--- BEGIN ---

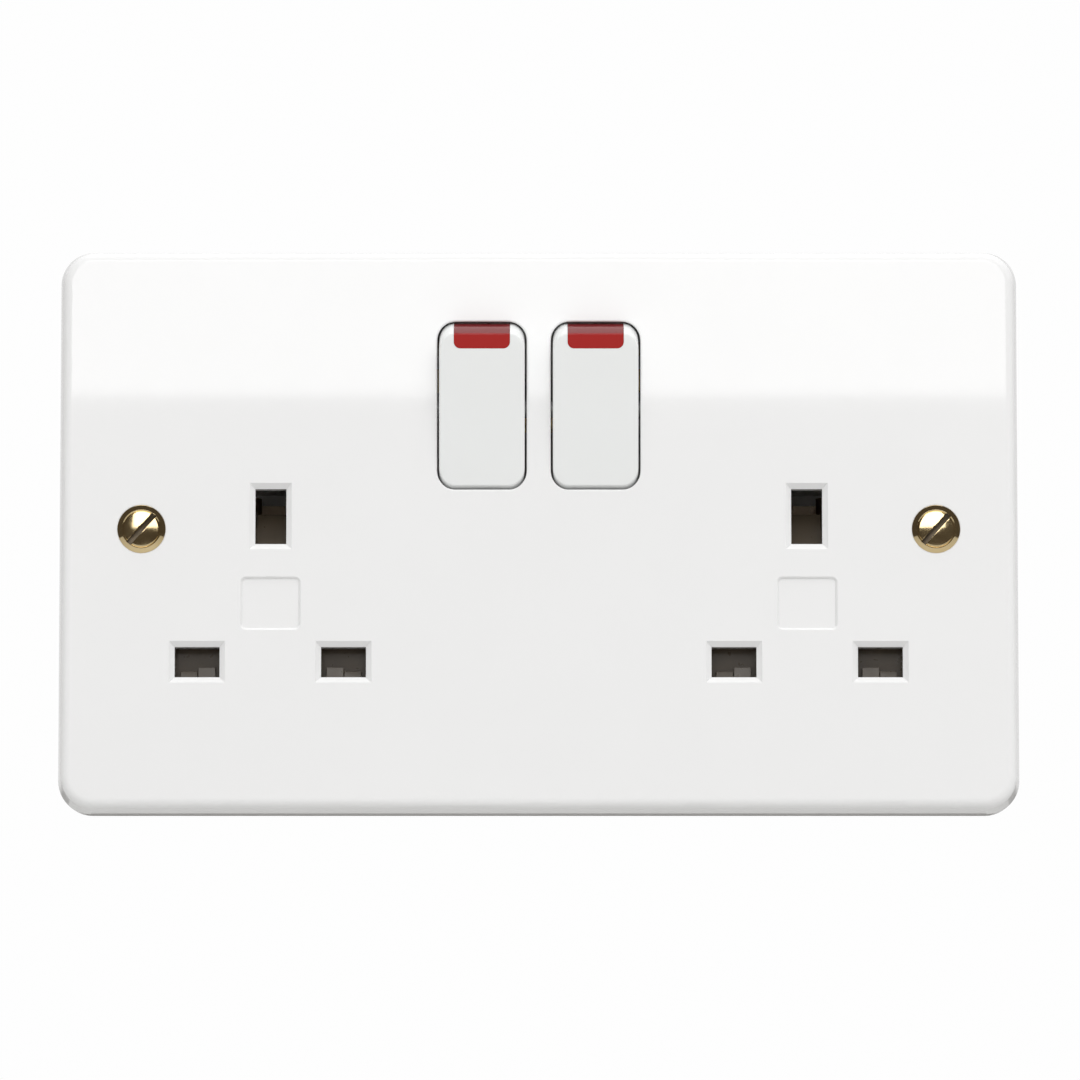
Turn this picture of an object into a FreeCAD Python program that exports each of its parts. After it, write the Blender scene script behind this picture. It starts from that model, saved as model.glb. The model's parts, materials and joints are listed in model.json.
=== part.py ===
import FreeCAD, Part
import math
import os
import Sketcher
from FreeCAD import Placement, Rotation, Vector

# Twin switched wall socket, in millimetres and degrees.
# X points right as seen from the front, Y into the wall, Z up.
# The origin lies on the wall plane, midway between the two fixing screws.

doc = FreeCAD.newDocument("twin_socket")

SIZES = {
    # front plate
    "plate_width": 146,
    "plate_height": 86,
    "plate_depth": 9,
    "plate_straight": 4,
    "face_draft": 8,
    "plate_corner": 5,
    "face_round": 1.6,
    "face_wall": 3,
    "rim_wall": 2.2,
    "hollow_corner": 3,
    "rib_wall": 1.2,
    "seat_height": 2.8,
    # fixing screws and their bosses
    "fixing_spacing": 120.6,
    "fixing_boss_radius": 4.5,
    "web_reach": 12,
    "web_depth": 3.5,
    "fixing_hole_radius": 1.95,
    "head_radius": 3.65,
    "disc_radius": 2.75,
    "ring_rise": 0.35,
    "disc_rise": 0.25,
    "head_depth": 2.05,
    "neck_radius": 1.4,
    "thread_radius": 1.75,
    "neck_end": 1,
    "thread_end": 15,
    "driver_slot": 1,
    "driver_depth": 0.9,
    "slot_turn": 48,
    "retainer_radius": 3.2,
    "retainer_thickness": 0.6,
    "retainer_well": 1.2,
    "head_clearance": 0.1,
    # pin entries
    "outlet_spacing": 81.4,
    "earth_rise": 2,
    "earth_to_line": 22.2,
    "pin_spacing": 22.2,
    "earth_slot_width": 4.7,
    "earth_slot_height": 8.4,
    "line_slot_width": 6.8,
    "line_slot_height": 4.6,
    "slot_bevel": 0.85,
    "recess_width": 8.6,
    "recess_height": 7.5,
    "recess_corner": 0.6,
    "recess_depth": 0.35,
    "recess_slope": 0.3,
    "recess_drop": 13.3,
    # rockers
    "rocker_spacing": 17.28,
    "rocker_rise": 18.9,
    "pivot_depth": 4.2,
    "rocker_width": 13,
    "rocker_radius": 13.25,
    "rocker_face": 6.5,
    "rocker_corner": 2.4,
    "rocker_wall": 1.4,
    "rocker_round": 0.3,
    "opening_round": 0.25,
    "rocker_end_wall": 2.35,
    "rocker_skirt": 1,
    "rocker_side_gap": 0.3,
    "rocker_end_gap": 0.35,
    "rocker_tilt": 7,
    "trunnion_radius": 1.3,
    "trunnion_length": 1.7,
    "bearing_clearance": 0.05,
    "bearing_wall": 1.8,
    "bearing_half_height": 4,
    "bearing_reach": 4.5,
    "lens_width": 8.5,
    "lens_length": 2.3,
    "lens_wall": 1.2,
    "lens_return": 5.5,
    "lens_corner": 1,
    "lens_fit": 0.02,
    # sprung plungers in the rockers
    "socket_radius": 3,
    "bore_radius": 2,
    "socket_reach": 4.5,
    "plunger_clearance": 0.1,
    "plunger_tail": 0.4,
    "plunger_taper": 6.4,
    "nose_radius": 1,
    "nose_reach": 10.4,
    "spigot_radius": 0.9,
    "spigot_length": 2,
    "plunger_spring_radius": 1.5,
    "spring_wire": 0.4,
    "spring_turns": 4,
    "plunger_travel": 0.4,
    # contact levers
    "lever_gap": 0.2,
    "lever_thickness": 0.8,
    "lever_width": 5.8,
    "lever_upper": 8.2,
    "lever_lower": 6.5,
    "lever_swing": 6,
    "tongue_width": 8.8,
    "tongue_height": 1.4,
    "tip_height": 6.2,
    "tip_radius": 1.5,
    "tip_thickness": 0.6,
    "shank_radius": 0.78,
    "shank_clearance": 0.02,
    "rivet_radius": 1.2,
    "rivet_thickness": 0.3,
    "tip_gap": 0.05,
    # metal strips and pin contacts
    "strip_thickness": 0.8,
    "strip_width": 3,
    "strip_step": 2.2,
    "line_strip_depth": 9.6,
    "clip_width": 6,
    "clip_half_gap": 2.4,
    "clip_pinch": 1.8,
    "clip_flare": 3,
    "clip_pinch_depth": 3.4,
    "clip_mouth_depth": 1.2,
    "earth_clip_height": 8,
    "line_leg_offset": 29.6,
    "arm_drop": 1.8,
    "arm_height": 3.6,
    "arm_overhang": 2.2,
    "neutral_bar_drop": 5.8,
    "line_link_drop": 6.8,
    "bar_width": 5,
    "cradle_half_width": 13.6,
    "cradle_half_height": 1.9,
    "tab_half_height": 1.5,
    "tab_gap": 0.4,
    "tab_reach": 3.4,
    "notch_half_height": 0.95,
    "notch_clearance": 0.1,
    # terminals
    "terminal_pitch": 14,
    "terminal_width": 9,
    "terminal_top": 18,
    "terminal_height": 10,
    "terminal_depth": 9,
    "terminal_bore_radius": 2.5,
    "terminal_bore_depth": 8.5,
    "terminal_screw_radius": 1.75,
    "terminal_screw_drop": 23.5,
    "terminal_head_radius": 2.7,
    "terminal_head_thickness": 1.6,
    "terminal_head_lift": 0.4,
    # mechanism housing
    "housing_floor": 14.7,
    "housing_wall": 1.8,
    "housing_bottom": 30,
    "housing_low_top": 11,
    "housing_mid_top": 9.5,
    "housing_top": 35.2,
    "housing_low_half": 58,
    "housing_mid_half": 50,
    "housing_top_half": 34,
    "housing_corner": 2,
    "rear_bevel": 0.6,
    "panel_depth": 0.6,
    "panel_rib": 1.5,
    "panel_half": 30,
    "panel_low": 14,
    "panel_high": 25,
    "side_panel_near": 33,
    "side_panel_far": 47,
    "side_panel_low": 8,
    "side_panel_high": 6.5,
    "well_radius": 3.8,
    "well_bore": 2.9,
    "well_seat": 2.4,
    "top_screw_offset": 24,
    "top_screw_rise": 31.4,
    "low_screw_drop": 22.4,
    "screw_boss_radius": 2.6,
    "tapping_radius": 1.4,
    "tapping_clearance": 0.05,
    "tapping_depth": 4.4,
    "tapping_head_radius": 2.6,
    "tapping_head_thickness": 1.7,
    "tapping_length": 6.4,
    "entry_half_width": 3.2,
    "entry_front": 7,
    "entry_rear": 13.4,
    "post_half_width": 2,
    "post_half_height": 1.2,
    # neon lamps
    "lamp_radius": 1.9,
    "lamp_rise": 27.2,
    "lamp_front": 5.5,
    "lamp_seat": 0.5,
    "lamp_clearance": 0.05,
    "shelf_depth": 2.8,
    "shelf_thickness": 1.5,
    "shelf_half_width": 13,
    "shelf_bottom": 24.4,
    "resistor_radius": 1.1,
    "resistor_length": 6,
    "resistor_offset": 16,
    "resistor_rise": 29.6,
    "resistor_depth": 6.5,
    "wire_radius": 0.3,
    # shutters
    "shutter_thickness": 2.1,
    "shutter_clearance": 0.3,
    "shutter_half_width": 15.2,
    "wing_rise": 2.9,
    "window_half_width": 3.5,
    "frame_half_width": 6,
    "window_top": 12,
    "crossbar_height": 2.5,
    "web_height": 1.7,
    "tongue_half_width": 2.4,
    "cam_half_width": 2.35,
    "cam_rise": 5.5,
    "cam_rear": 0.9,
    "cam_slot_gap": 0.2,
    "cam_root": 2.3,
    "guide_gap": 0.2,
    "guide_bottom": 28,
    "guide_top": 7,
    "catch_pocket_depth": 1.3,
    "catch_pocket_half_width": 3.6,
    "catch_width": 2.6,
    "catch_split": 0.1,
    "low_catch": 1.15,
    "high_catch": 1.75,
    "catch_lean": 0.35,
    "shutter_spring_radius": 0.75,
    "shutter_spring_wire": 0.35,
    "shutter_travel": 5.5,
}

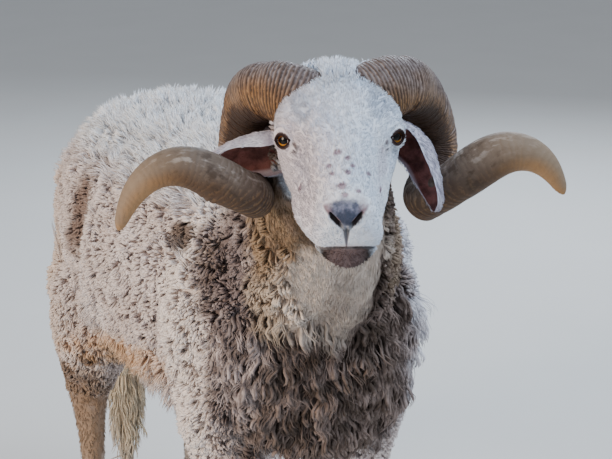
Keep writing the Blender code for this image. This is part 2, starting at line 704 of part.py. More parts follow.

--- END ---

§ Directions
Starting at the first line of the records, print each line exactly, stopping after the line that contains "from FreeCAD import".

§ Result of the exercise
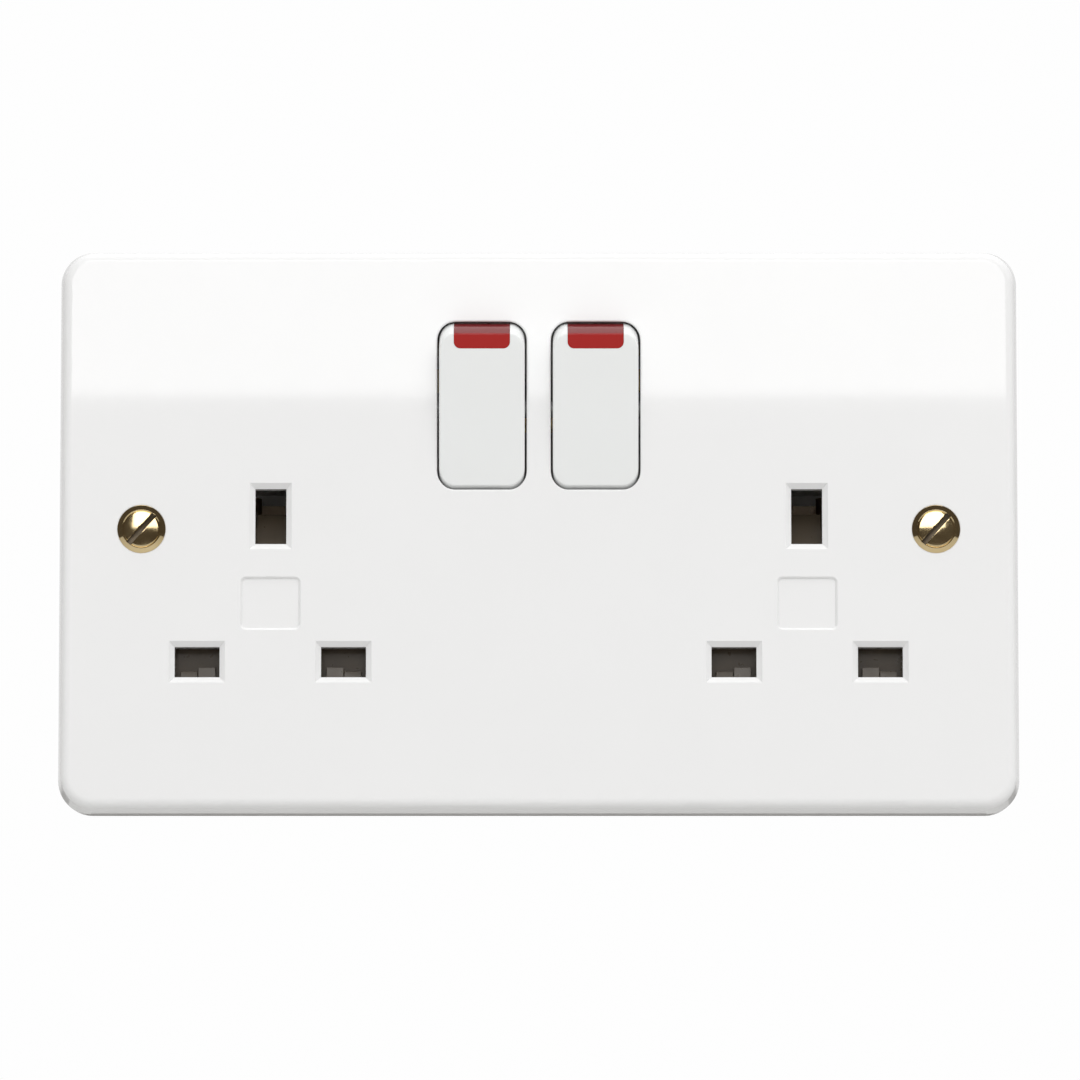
Turn this picture of an object into a FreeCAD Python program that exports each of its parts. After it, write the Blender scene script behind this picture. It starts from that model, saved as model.glb. The model's parts, materials and joints are listed in model.json.
=== part.py ===
import FreeCAD, Part
import math
import os
import Sketcher
from FreeCAD import Placement, Rotation, Vector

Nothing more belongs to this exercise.